世帯所得を上げるためにも「貯蓄から投資」を推進するが…
同調査では「生活意識」についても尋ねています。それによると、「生活が苦しい(「大変苦しい」と「やや苦しい」の合計)」が53.1%。コロナ前の2019年調査から1.3ポイントほど改善しました。ただ「ゆとりがある(「ややゆとりがある」と「大変ゆとりがある」の合計」は、5.0%と前回調査から0.7ポイント減少。暮らし向きが良くなったとは言い難い状況です。また児童のいる子育て世帯では「生活が苦しい」の回答が59.2%と6割。
ゆとりを感じて生活できるのは、20世帯に1世帯。5割が生活苦を訴えている……日本人、なかなか厳しい状況下にあるといえそうです。

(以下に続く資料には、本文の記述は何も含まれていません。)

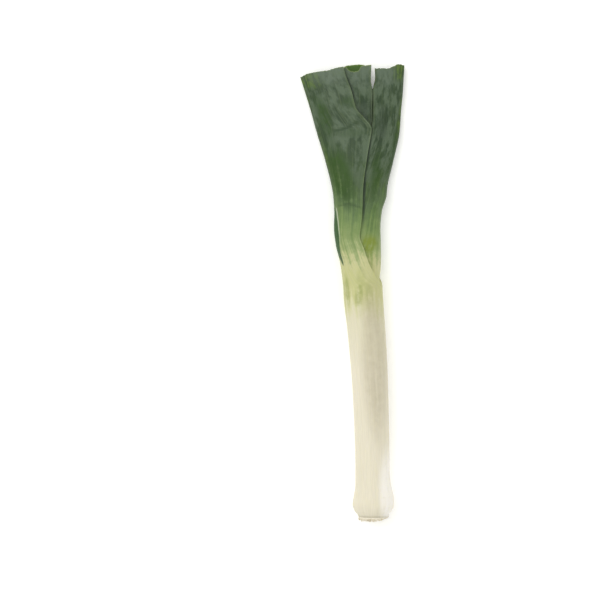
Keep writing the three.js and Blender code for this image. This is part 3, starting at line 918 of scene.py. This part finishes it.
@dataclass
class LeafFan:
    """All leaves of the leek, from the outside in."""

    def leaves(self) -> list[Leaf]:
        """List the six leaves with their measured edges.

        Returns:
            The leaves, from the outermost to the heart.
        """
        return [
            Leaf("outer_leaf", layer=0, side=Side.LEFT, spread=1.0, mouth=4.0,
                 margins=(
                     (12, 16.7, 20), (20, 12.2, 17), (32, 8, 13.5), (41, 5, 11), (49, 6, 10.5),
                     (61, 7, 10.5), (76, 7.6, 11), (98, 10.5, 12), (111, 12.6, 12.5), (121, 14, 12),
                     (129, 8.5, 11.3), (136, 2.6, 10), (148, -0.6, 6.5), (170, -7, 2)),
                 upper_cut=(
                     (-41.9, 160.7), (-39.5, 161.3), (-36, 162.6), (-29, 163.7), (-20, 164.8),
                     (-7.8, 167.2)),
                 lower_cut=((-41.9, 160.7), (-36, 161.8), (-30, 162.4), (-10, 164.5), (2, 165)),
                 skin=OUTER_SKIN, slot="outer_leaf_skin", columns=160, sheath_rows=60, blade_rows=112,
                 tongue=True, curl=1.1, skirt=0.7,
                 patches=(
                     Patch(WearAndPaintedLight.RUBBED, -8.5, 86, 12, 32, 1, -0.25),
                     Patch(WearAndPaintedLight.RUBBED, -21, 130, 7, 22, 0.7, -0.3),
                     Patch(WearAndPaintedLight.RUBBED, -2, 118, 16, 5, 0.4), Patch(WearAndPaintedLight.RUBBED, -1, 141, 12, 7, 0.5),
                     Patch(WearAndPaintedLight.SUNNY, -30, 158, 13, 9, 0.8),
                     Patch(WearAndPaintedLight.SUNNY, -34.5, 145, 2.2, 26, 0.6, -0.3),
                     Patch(WearAndPaintedLight.SUNNY, -21.5, 106, 2.2, 22, 0.5, -0.3),
                     Patch(WearAndPaintedLight.SUNNY, -8, 163, 10, 4, 0.45),
                     Patch(WearAndPaintedLight.OLIVE, -4.3, 1, 2.6, 15, 0.55, -0.1),
                     Patch(WearAndPaintedLight.OLIVE, 4.5, -3, 4, 11, 0.5, 0.1), Patch(WearAndPaintedLight.OLIVE, 12, -2, 5, 14, 0.3),
                     # painted shade darkens the stem's right half, here and on the next line
                     Patch(WearAndPaintedLight.OLIVE, 6, 9, 5, 11, 0.25), Patch(WearAndPaintedLight.PAINTED_SIDE_SHADE, 16, -54, 13, 74, 0.8, -0.03),
                     # the last patch here is a painted highlight on the bulb's right side
                     Patch(WearAndPaintedLight.PAINTED_SIDE_SHADE, 10, -14, 9, 14, 0.2), Patch(WearAndPaintedLight.PAINTED_HIGHLIGHT, 26, -146, 9, 40, 0.8),
                     Patch(WearAndPaintedLight.FROSTED, -16, 163, 26, 12, 0.75)),
                 creases=(
                     # each crease is pressed in and painted darker as shade
                     Crease(((-12, 63.5), (-4, 65), (8, 62))),
                     Crease(((-15, 119.5), (-6, 121), (6, 126)), half_width=1.0, strength=0.8),
                     Crease(((-10, 68), (-4, 74), (3, 81)), strength=0.3))),
            Leaf("second_leaf", layer=1, side=Side.RIGHT, spread=0.838, mouth=30.0,
                 margins=(
                     (49, -4, -6), (76, 1, -4), (98, 8, 0), (118, 13.6, 5), (136, 15.2, 10),
                     (150, 15.2, 14.4), (159, 16.9, 18.5), (170, 16.5, 19)),
                 upper_cut=((16.5, 166.4), (26.9, 166.7), (35.4, 170), (38.9, 169.3)),
                 lower_cut=((19, 165.5), (30, 166.5), (38.9, 169.3)),
                 skin=OUTER_SKIN, slot="outer_leaf_skin", columns=140, sheath_rows=40, blade_rows=70,
                 pallor=-4.0, ragged=0.7, curl=0.6,
                 patches=(
                     Patch(WearAndPaintedLight.SUNNY, 34, 164, 9, 10, 0.9, 0.1),
                     Patch(WearAndPaintedLight.SUNNY, 38.5, 140, 4.5, 32, 0.8, 0.17),
                     Patch(WearAndPaintedLight.RUBBED, 34, 120, 4, 26, 0.6, 0.2),
                     Patch(WearAndPaintedLight.RUBBED, 17, 84, 5, 26, 0.6, 0.1),
                     Patch(WearAndPaintedLight.OLIVE, 12, 36, 8.5, 8.5, 1.0), Patch(WearAndPaintedLight.OLIVE, 11, 23, 8, 12, 0.45),
                     # painted shade where this leaf lies under the outer leaf's margin and deep in its fold
                     Patch(WearAndPaintedLight.PAINTED_SHADE, 8.4, 72, 1.7, 28, 0.75, 0.04),
                     Patch(WearAndPaintedLight.PAINTED_SHADE, 12, 108, 1.8, 26, 0.85, 0.14),
                     Patch(WearAndPaintedLight.PAINTED_SHADE, 15, 138, 1.2, 18, 0.8), Patch(WearAndPaintedLight.PAINTED_SHADE, 22, 125, 6, 20, 0.4, 0.1),
                     Patch(WearAndPaintedLight.FROSTED, 25, 162, 11, 14, 0.75))),
            Leaf("third_leaf", layer=2, side=Side.LEFT, spread=0.69, mouth=50.0,
                 margins=(
                     (70, 13.5, 15.5), (98, 13.5, 14.5), (121, 14, 14), (137, 14.5, 13.5),
                     (150, 14.8, 12.5), (157, 13.7, 12), (170, 14, 11.5)),
                 upper_cut=(
                     (-28, 158), (-12, 164.5), (-7, 167), (-5, 167.8), (-3.9, 165.9), (-1.4, 164.4),
                     (1.6, 164.2), (4.6, 165.2), (6.8, 168.4), (14, 169)),
                 lower_cut=((-28, 158), (-12, 164.5), (-8, 166.2), (-5.2, 169), (6.6, 170), (11.5, 168.5)),
                 skin=INNER_SKIN, slot="inner_leaf_skin", columns=150, sheath_rows=24, blade_rows=50,
                 ragged=0.6,
                 patches=(
                     # painted shade along the edges of the leaves lying over this one
                     Patch(WearAndPaintedLight.PAINTED_SHADE, -2.3, 152.5, 2.2, 15, 0.7, -0.37),
                     Patch(WearAndPaintedLight.PAINTED_SHADE, 13.6, 132, 1.3, 18, 0.7), Patch(WearAndPaintedLight.PAINTED_SHADE, 8, 134, 6, 12, 0.4),
                     Patch(WearAndPaintedLight.FROSTED, 6, 162, 13, 16, 0.6))),
            Leaf("fourth_leaf", layer=3, side=Side.RIGHT, spread=0.72, mouth=62.0,
                 margins=((80, 2, 0), (98, 5, 2), (121, 9.5, 7), (150, 18, 19.5), (170, 19, 21)),
                 upper_cut=((19, 163.5), (28, 164.5), (34, 166)),
                 lower_cut=((21, 163), (34, 166)),
                 skin=INNER_SKIN, slot="inner_leaf_skin", columns=90, sheath_rows=20, blade_rows=36,
                 pallor=24.0),
            Leaf("fifth_leaf", layer=4, side=Side.LEFT, spread=0.42, mouth=76.0,
                 margins=((98, 12, 13), (121, 12, 12.5), (150, 12, 11.5), (170, 11, 11)),
                 upper_cut=((-16, 156), (-4, 160), (11, 162)),
                 lower_cut=((-16, 156), (-4, 161), (11, 163)),
                 skin=INNER_SKIN, slot="inner_leaf_skin", columns=70, sheath_rows=18, blade_rows=30,
                 pallor=40.0, rib_depth=0.1),
            Leaf("heart_leaf", layer=5, side=Side.RIGHT, spread=0.55, mouth=90.0,
                 margins=((121, 11, 10), (150, 18.5, 19.5), (170, 20.5, 21.5)),
                 upper_cut=((20, 157), (26, 160)),
                 lower_cut=((21, 158), (26, 160)),
                 skin=INNER_SKIN, slot="inner_leaf_skin", columns=48, sheath_rows=16, blade_rows=26,
                 pallor=58.0, rib_depth=0.06),
        ]

    def build(self) -> None:
        """Build every leaf."""
        for leaf in self.leaves():
            leaf.build()


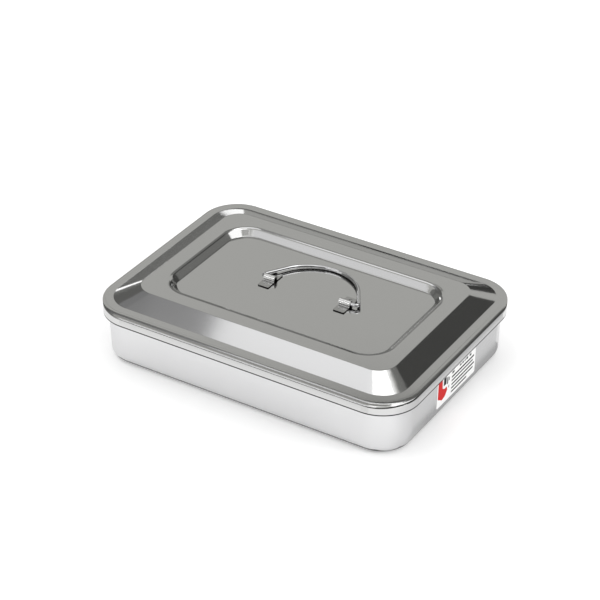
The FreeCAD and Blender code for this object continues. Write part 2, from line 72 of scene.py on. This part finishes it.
def direction(azimuth, elevation):
    """Unit vector; azimuth 0 points to the back and 90 to the right, elevation is upwards."""
    a = math.radians(azimuth)
    e = math.radians(elevation)
    return Vector((math.sin(a) * math.cos(e), math.cos(a) * math.cos(e), math.sin(e)))


def make_camera():
    data = bpy.data.cameras.new("camera")
    data.lens = CAMERA_LENS
    camera = bpy.data.objects.new("camera", data)
    scene.collection.objects.link(camera)
    back = direction(180 - CAMERA_AZIMUTH, CAMERA_ELEVATION)
    camera.location = CAMERA_TARGET + back * CAMERA_DISTANCE
    camera.rotation_euler = back.to_track_quat("Z", "Y").to_euler()
    scene.camera = camera


# Places of a mix node's first and second input and its output
MIX_VECTORS = (4, 5, 1)
MIX_COLOURS = (6, 7, 2)


class Nodes:
    """Short calls for building one node tree."""

    def __init__(self, owner):
        owner.use_nodes = True
        self.tree = owner.node_tree
        self.tree.nodes.clear()

    def add(self, kind, settings=None, **inputs):
        node = self.tree.nodes.new(kind)
        for name, value in (settings or {}).items():
            setattr(node, name, value)
        for name, value in inputs.items():
            self.feed(node.inputs[name.replace("_", " ")], value)
        return node

    def feed(self, socket, value):
        if isinstance(value, bpy.types.NodeSocket):
            self.tree.links.new(value, socket)
        else:
            socket.default_value = value

    def math(self, operation, first, second=0.0):
        node = self.tree.nodes.new("ShaderNodeMath")
        node.operation = operation
        self.feed(node.inputs[0], first)
        self.feed(node.inputs[1], second)
        return node.outputs[0]

    def vector(self, operation, first, second=(0, 0, 0), output="Vector"):
        node = self.tree.nodes.new("ShaderNodeVectorMath")
        node.operation = operation
        self.feed(node.inputs[0], first)
        self.feed(node.inputs["Scale" if operation == "SCALE" else 1], second)
        return node.outputs[output]

    def place(self, scale=(1, 1, 1)):
        """Coordinates in metres in the object's own frame, stretched by scale."""
        where = self.add("ShaderNodeTexCoord").outputs["Object"]
        return self.add("ShaderNodeMapping", Vector=where, Scale=scale).outputs["Vector"]

    def noise(self, vector, scale, detail):
        node = self.add("ShaderNodeTexNoise", Vector=vector, Scale=scale, Detail=detail)
        return node.outputs["Fac"]

    def ranged(self, value, low, high, out_low, out_high):
        node = self.add("ShaderNodeMapRange", Value=value, From_Min=low, From_Max=high,
                        To_Min=out_low, To_Max=out_high)
        return node.outputs["Result"]

    def height(self):
        """Height in metres in the object's own frame."""
        where = self.add("ShaderNodeTexCoord").outputs["Object"]
        return self.add("ShaderNodeSeparateXYZ", Vector=where).outputs["Z"]

    def curve(self, value, points):
        """The straight lines between points (value, result), for values from 0 to 1."""
        node = self.add("ShaderNodeFloatCurve", Value=value)
        line = node.mapping.curves[0].points
        for at, result in points[1:-1]:
            line.new(at, result)
        for point, (at, result) in zip(line, points):
            point.location = (at, result)
            point.handle_type = "VECTOR"
        node.mapping.update()
        return node.outputs["Value"]

    def mix(self, kind, places, amount, first, second):
        """What lies between first and second; places are those of the inputs and the output."""
        node = self.add("ShaderNodeMix", {"data_type": kind})
        self.feed(node.inputs[0], amount)
        self.feed(node.inputs[places[0]], first)
        self.feed(node.inputs[places[1]], second)
        return node.outputs[places[2]]

    def mix_vectors(self, amount, first, second):
        return self.mix("VECTOR", MIX_VECTORS, amount, first, second)

    def leaned(self, sine, toward):
        """A normal that leans from straight up toward a level direction."""
        square = self.math("MULTIPLY", sine, sine)
        cosine = self.math("SQRT", self.math("SUBTRACT", 1.0, square))
        up = self.vector("SCALE", (0, 0, 1), cosine)
        return self.vector("ADD", up, self.vector("SCALE", toward, sine))

    def blend(self, amount, first, second):
        """A colour between two colours, each given as a node's output or as three values."""
        first, second = (colour if hasattr(colour, "node") else (*colour, 1)
                         for colour in (first, second))
        return self.mix("RGBA", MIX_COLOURS, amount, first, second)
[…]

どうにかして所得を上げる術はないか……そこで政府が期待し、推し進めようとしているもののひとつが、「資産所得倍増」をスローガンにした「投資」。評価はさておき、先日も「少額投資非課税制度(NISA)の恒久化が必須だ」と表明した岸田首相のニューヨーク証券取引所での講演は話題になりました。
NISAには現一般、ジュニア、つみたての3つがあり、一般とジュニアは2023年まで、つみたては2042年までの制度です。2024年から一般は期限を2028年までに延長したうえで、2階建ての新NISAに移行する予定。ジュニアは2023年で廃止されます。
投資を促す制度ではありますが、期限があるため、長期間を見据えた資産形成では使い勝手には少々課題がありました。それが恒久化となると、投資に対する心理的ハードルはさらに下がるだろうといわれています。
ただ「貯蓄から投資」の話となると、「そもそも投資の元金がない!」「まずは所得増が先だ」という議論が浮上します。前述のように、日本の家庭の中央値は年収440万円。平均以下が3分の2を占めます。確かに投資を考える余裕もない人が多く、そのようななか、「投資を!」と高らかに宣言したところで、ピンとはこないでしょう。
投資できない人が多数派……そこで「貯蓄から投資」を進めれば、さらなる格差拡大は確実という専門家も。所得増加の道のりは険しく、この先の日本では、なかなか明るい未来を描くことはできないようです。